(2022.11.12 Vatican News Lisa Zengarini)
教皇フランシスコは12日、世界カトリック教師連合 (WUCT)の代表たちとお会いになり、キリスト教教育は「完全に人間的で完全にキリスト教的」でなければならない、と強調され、イデオロギーの植民地化に馴らされないよう注意された。
WUCTは、教会の教えを学校教育の分野にもたらすための調査研究を協力して進めることを目的に、世界中のカトリック教師の集まりをまとめるネットワークとして1951年から活動している。
*教皇と共に働く者として
教皇フランシスコはあいさつで、WUCTが今日直面している多くの課題について「前向きな見方をする」よう求め、「教皇と共に働く者」としての連合の使命は、「カトリックの教師が、個人として、または同僚のグループ内で、教育者、信仰の証人としての重要な使命を十分に認識するよう励まし、動機づけることにあります」とされた。
そして、「そうすることで、皆さんは世界にカトリック教師を支援するという教会の奉仕の在り方を示し、カトリック教師が可能な限り最善の方法で仕事を遂行し、複雑な状況で進行を証しできるようになるのです」と説かれた。
*カトリックの教師には人間的、キリスト教的な完全性が求められる
さらに教皇は、「学校という社会で、キリスト教徒の教育者の存在は非常に重要。
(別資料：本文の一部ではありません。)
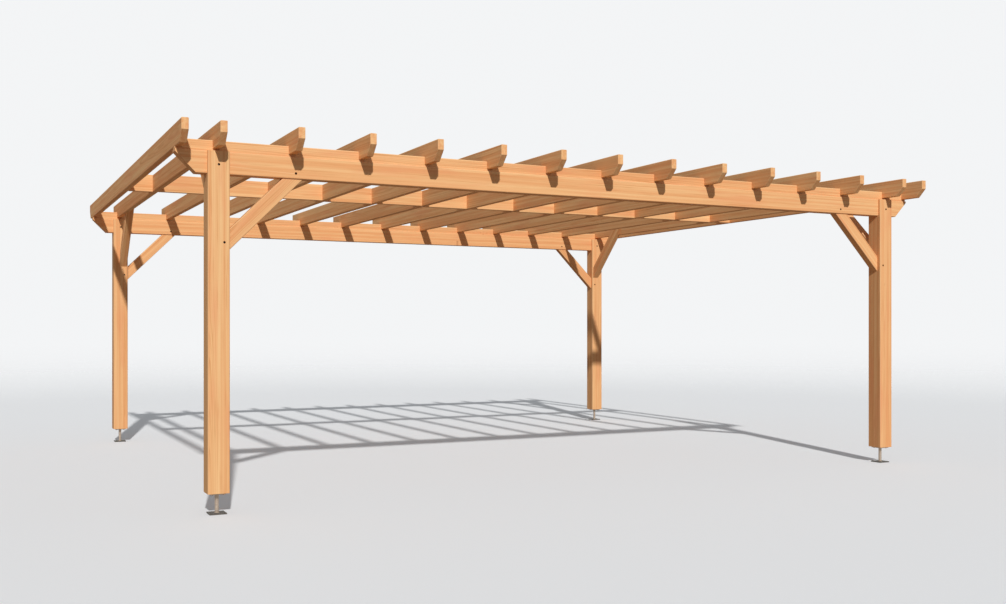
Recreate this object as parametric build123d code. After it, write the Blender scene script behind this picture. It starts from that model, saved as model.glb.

皆さんには、完全に人間的であり、完全にキリスト教的であること、自分のいる時代と文化に根ざし、教え子たちの最も深い要請、疑問、恐れ、夢を理解することができる人であることが求められています」と強調。
続けて、「カトリックの教師として、若者の”夢の翼”を切り落とし、その願望を台無しにすることなく、キリスト教信仰が人間の経験のすべてを包含することを証しできるようにすることが重要です。実際、教会の伝統において、若者教育は、常にすべての次元において、一人一人の人間の完全な養成を目標としてきました」と指摘された。
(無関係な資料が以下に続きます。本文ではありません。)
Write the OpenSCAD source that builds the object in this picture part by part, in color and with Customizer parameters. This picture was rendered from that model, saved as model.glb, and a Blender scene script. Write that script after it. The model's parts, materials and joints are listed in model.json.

*時代と世代の変化に適応し、若者の人格形成に果たす重要な責任
また教皇は、子供、青少年、若者の生活に「良くも悪くも足跡を残す」立場にある教師の「大きな責任」を強調され、 「私たちは皆、個人的な経験から、人格の形成期に優れた教師と賢明な教育者を持つことがいかに重要であるか、を知っています」と述べられた。それゆえ、「教育者が自分の動機と方法を継続的に再評価し、時代と世代の変化に適応する能力も必要。硬直した考えや行為は教育を破壊してしまう。硬直してはなりません」と説かれた。
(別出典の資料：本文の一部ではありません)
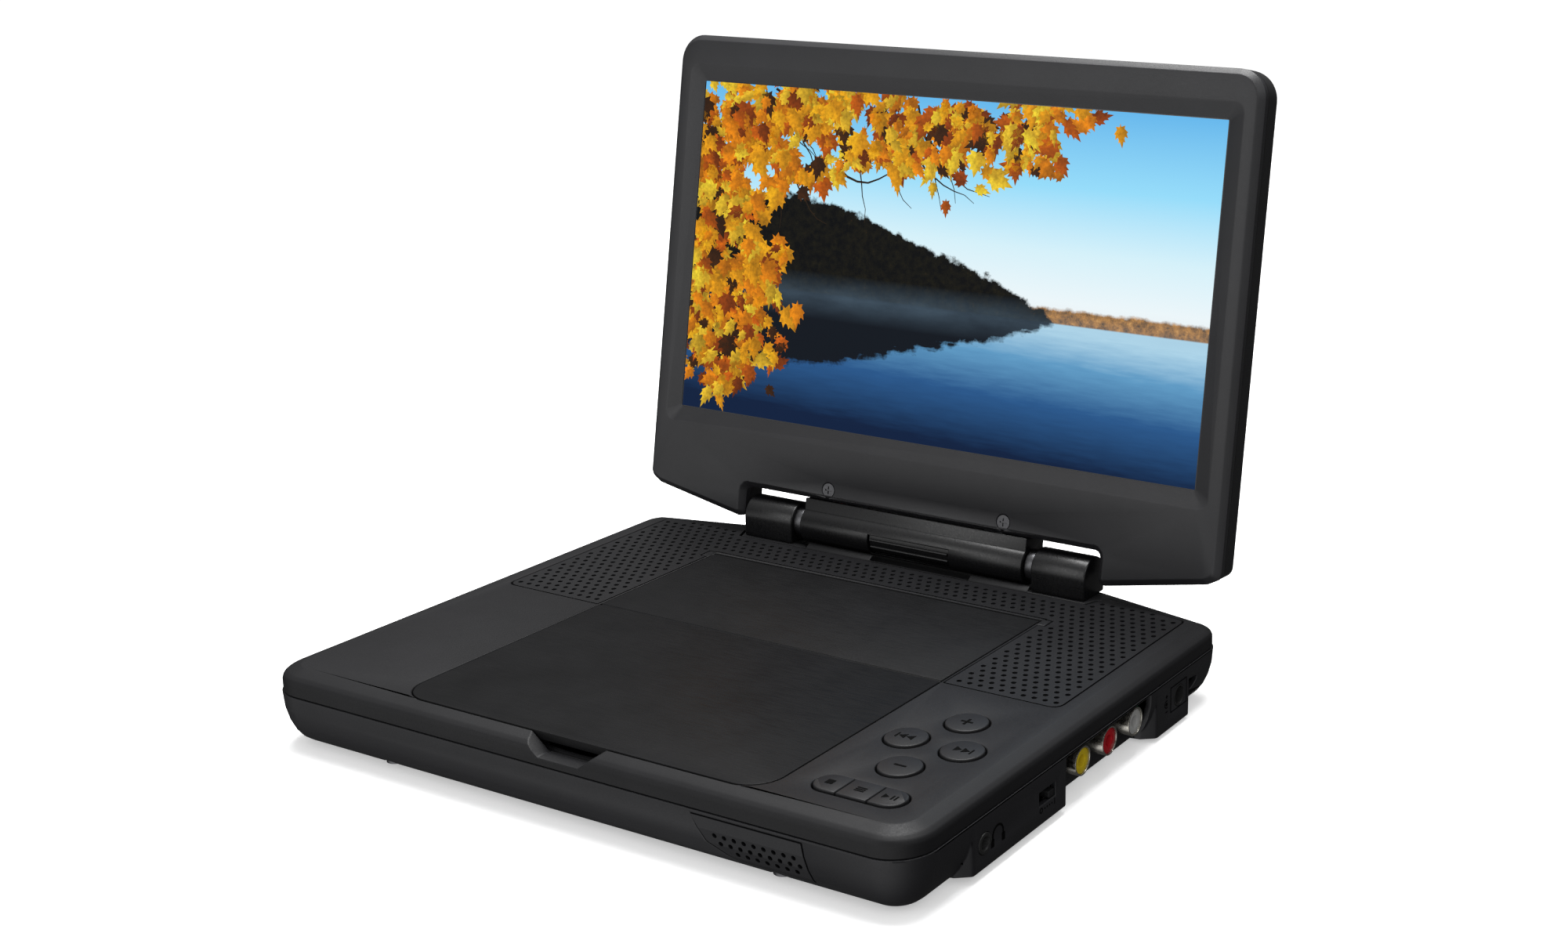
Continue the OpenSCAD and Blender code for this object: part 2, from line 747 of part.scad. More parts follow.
module lid_back_cover() color([0.1, 0.1, 0.11]) in_lid() difference() {
    union() {
        difference() {
            plate(lid_outline(0), lid_back, lid_t - bezel_t - 0.25);
            plate(lid_outline(1.8), lid_back + 1.7, lid_t);
        }
        lid_screw_places() translate([0, 0, lid_back + 1]) cylinder(r = 2.6, h = lid_t - 3.2);
    }
    block([-41, notch_top - 1, lid_back + 1.7], [41, notch_top + 4, 5]);
    lid_screw_places() translate([0, 0, lid_back + 2]) cylinder(r = 1.15, h = 20);
}

module lcd_panel() color([0.2, 0.35, 0.5]) in_lid() {
    translate([0, lcd_low + lcd_h / 2, 1.7]) rounded_box([lcd_w + 3.4, lcd_h + 3.4, 1.2], 0.5);
}

module lcd_module() color([0.6, 0.6, 0.62]) in_lid() {
    translate([0, lcd_low + lcd_h / 2, -2.3]) rounded_box([lcd_w + 7, lcd_h + 7, 3.9], 1);
}

module driver_board() color([0.05, 0.3, 0.15]) in_lid() {
    block([-22, 13, -0.8], [24, 27.5, 0.4]);
    block([-12, 16, 0.39], [2, 25, 1.6]);
    block([6, 17, 0.39], [18, 24, 1.4]);
}

module hinge_barrel() color([0.07, 0.07, 0.07]) in_lid() difference() {
    union() {
        rod_x(-barrel_half, barrel_half, 0, 0, barrel_r);
        block([-barrel_half, 0, -barrel_r], [barrel_half, notch_top - 0.1, lid_face - 0.3]);
    }
    rod_x(-barrel_half + 2, barrel_half - 2, 0, 0, 5);
    block([-barrel_half + 2, 0, -5], [barrel_half - 2, notch_top + 1, 2.9]);
    rod_x(-barrel_half - 1, barrel_half + 1, 0, 0, shaft_r + 0.01);
    block([-15.7, -5.4, 2], [15.7, 1, 8]);
}

// Ribbed strip that closes the window in the barrel
module cable_cover() color([0.09, 0.09, 0.09]) in_lid() {
    intersection() {
        difference() {
            rod_x(-15.4, 15.4, 0, 0, 5.6);
            rod_x(-16, 16, 0, 0, 5.02);
        }
        block([-16, -5.2, 2.2], [16, 0.8, 8]);
    }
    for (a = [8, 32]) rotate([a, 0, 0]) rod_x(-15, 15, 0, 5.6, 0.5);
}

module bezel_screws() color([0.5, 0.5, 0.52]) in_lid() lid_screw_places() difference() {
    union() {
        translate([0, 0, lid_face - 0.88]) cylinder(r = 2.3, h = 0.7);
        translate([0, 0, lid_back + 3]) cylinder(r = 1.1, h = lid_t - 3.6);
    }
    translate([0, 0, lid_face]) cube([2.6, 0.5, 1.1], center = true);
    translate([0, 0, lid_face]) cube([0.5, 2.6, 1.1], center = true);
}

// Steel shaft on the right, with its plate inside the lid
module lid_hinge_shaft() color([0.7, 0.7, 0.72]) in_lid() {
    rod_x(24, 60.5, 0, 0, shaft_r);
    block([24, 0, -2.6], [31, 26, -1]);
}

// Hollow pin on the left, which the screen's wires run through
module cable_bushing() color([0.7, 0.7, 0.72]) in_lid() difference() {
    rod_x(-59, -36, 0, 0, shaft_r);
    rod_x(-60, -35, 0, 0, 2.1);
}

module lid_harness() color([0.55, 0.1, 0.1]) in_lid() {
    rod_x(-59, -32, 0, 0, 1.9);
    translate([-32, 0, 0]) {
        sphere(r = 1.9);
        rotate([-90, 0, 0]) cylinder(r = 1.9, h = 8.4);
    }
}

// ---------- the object ----------

bottom_shell();
top_cover();
speaker_grille();
front_vent_panel();
disc_well();
left_hinge_cover();
right_hinge_cover();
hinge_collars();
friction_hinge();
main_board();
board_chips();
key_board();
key_switches();
power_switch_body();
headphone_jack();
rca_block();
rca_shells();
video_insert();
right_audio_insert();
left_audio_insert();
dc_jack();
dc_jack_pin();
battery_pack();
speaker_drivers();
speaker_cones();
rubber_feet();
case_screws();
mech_chassis();
chassis_dampers();
spindle_motor();
sled_motor();
guide_rails();
base_harness();
turntable();
turntable_ring();
spindle_shaft();
pickup_sled();
objective_lens();
lead_screw();
disc_door();
door_pins();
volume_up_key();
volume_down_key();
previous_key();
next_key();
stop_key();
menu_key();
play_key();
power_switch_knob();
lid_bezel();
lid_back_cover();
lcd_panel();
lcd_module();
driver_board();
hinge_barrel();
cable_cover();
bezel_screws();
lid_hinge_shaft();
cable_bushing();
lid_harness();
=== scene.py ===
"""Looks of the portable disc player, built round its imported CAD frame.

Metres throughout, in the CAD's frame: +X right, +Y back, +Z up, feet on z = 0.
"""

import json
import math
import random

import bmesh
import bpy
from mathutils import Matrix, Vector
from mathutils.bvhtree import BVHTree

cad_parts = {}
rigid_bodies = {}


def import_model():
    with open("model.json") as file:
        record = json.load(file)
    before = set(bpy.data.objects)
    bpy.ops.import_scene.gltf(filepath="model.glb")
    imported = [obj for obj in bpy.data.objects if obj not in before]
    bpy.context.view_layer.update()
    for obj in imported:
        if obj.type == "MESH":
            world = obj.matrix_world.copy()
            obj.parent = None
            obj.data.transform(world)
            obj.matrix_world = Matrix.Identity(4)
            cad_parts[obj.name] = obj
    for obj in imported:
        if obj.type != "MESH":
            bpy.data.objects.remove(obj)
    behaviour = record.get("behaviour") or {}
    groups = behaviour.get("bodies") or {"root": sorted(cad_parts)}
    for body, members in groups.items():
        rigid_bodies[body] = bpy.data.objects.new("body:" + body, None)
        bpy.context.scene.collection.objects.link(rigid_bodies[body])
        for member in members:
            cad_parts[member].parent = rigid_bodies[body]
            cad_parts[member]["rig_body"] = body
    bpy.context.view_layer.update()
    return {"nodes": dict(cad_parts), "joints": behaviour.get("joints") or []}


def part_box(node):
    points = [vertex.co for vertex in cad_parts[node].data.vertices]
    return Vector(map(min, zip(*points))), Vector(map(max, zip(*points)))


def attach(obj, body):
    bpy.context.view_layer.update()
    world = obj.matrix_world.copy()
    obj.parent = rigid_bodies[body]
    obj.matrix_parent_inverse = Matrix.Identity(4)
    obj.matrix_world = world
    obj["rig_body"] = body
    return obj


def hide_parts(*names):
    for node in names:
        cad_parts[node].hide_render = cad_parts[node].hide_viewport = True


MM = 0.001

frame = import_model()
nodes = frame["nodes"]


# ---------- places taken from the frame ----------


def joint_place(name):
    """The point a joint turns about."""
    return Vector(next(j["pos_m"] for j in frame["joints"] if j["name"] == name))


LID_LEAN = 10.0
HINGE = joint_place("lid_hinge")
DECK_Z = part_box("disc_door")[1].z
SIDE_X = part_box("bottom_shell")[1].x
FRONT_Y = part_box("bottom_shell")[0].y

# The lid's own frame: x across, y up the lid from the hinge axis, z out of its face
LID = Matrix.Translation(HINGE) @ Matrix.Rotation(math.radians(90 - LID_LEAN), 4, "X")
PICTURE_W = 198.0 * MM
PICTURE_H = 111.4 * MM
PICTURE_LOW = 32.7 * MM
LID_BACK = -6.9 * MM
LID_FACE = 4.6 * MM


# ---------- material helpers ----------


def add(tree, kind, inputs=None, **settings):
    """Adds a shader node, with its settings, and its inputs as values or links."""
    made = tree.nodes.new(kind)
    for key, value in settings.items():
        setattr(made, key, value)
    for key, value in (inputs or {}).items():
        if isinstance(value, bpy.types.NodeSocket):
            tree.links.new(value, made.inputs[key])
        else:
            made.inputs[key].default_value = value
    return made


def ramp(tree, value, stops):
    """A colour ramp from (position, grey or colour) stops."""
    made = add(tree, "ShaderNodeValToRGB", {"Fac": value})
    marks = made.color_ramp.elements
    while len(marks) < len(stops):
        marks.new(0.5)
    for mark, (position, colour) in zip(marks, stops):
        mark.position = position
        rgb = (colour,) * 3 if isinstance(colour, float) else colour
        mark.color = (*rgb, 1.0)
    return made.outputs["Color"]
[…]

WUTC の任務について教皇は、「教師が、若者たちと共に成長したい、という願望を持ち続け、学習の喜びと真実への欲求を彼らに伝達する、最も効果的な方法を見つけるのを助けること。教師が”教育のイデオロギー化”と、若者たちを成長させる”新奇性”を注意深く見分けるの支援すること」である、とされた。
そして、「今日、顕著になってきている”イデオロギーの植民地化”は、人間の個性を破壊し、それが教育の分野に入ると、災害を引き起こします」と警告された。
*教育分野のグローバル コンパクトの意識を高めて
あいさつの締めくくりに、教皇WUTC に、教育分野で教皇が提唱される「グローバル コンパクト」についての意識を、カトリック教師たちの間で高める手助けをするよう求められた。
グローバルコンパクトの起源は、1999年の世界経済フォーラムで、当時の国連コフィ・アナン事務総長が企業に対して、人権・労働権・環境・腐敗防止に関する10原則を順守し実践することを求めたことにあるが、教皇は2019年に、これを教育の分野にも適用。教育分野での世界のカトリックの教育関係者たちの協力体制を構築し、質の高い教育に利用可能な最高のリソースを投資し、新しい世代に尊敬、対話、連帯の価値を認識させることを目的としている。